The difficulty of Russia’s progress in Ukraine is also a reminder to Erdogan that conquest isn’t cheap or quick, he says.
The rising cost of energy is also a deterrent, say observers. Turkey imports most of its energy and pays for it in dollars, but the country already suffers from 54% inflation – the highest in 20 years – due to Erdogan’s priority of maintaining low interest rates and cheap lending rates to businesses.
Greeks are acutely aware that the NATO alliance they both belong to did not prevent the occupation of Cyprus in 1974. Partly for this reason, Greece and Cyprus have traditionally topped Eurobarometer polls in favour of a common EU foreign and defence policy. Along with France, they have called for greater EU defence autonomy, but most EU members have been content to outsource security matters to NATO, partly for reasons of cost.
The Ukraine crisis now appears to have awoken a European security consciousness. On February 27, German chancellor Olaf Scholz announced the armed forces would receive a one-off grant of 100bn euros to re-equip and expand.

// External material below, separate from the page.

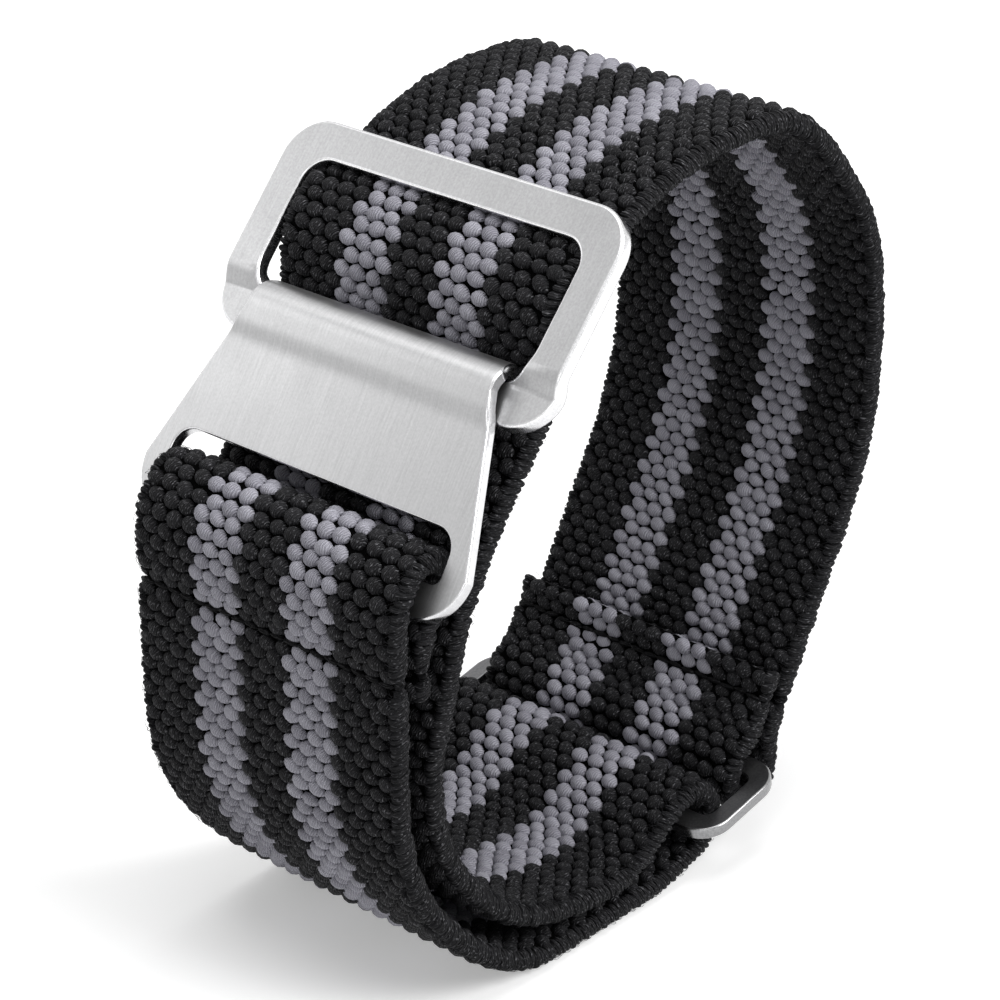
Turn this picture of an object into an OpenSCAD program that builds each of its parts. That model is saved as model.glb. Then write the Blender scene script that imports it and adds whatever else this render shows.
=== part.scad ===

“The European Union and Germany realise that economic clout and soft power are not sufficient for security in the world of Putin,” says Tziampiris. “Inevitably what you’re seeing is a move towards a greater European union and European stance on military and defence spending. This is a revolution and it happened almost overnight. If Putin wanted to weaken the EU it is going almost in the opposite direction.”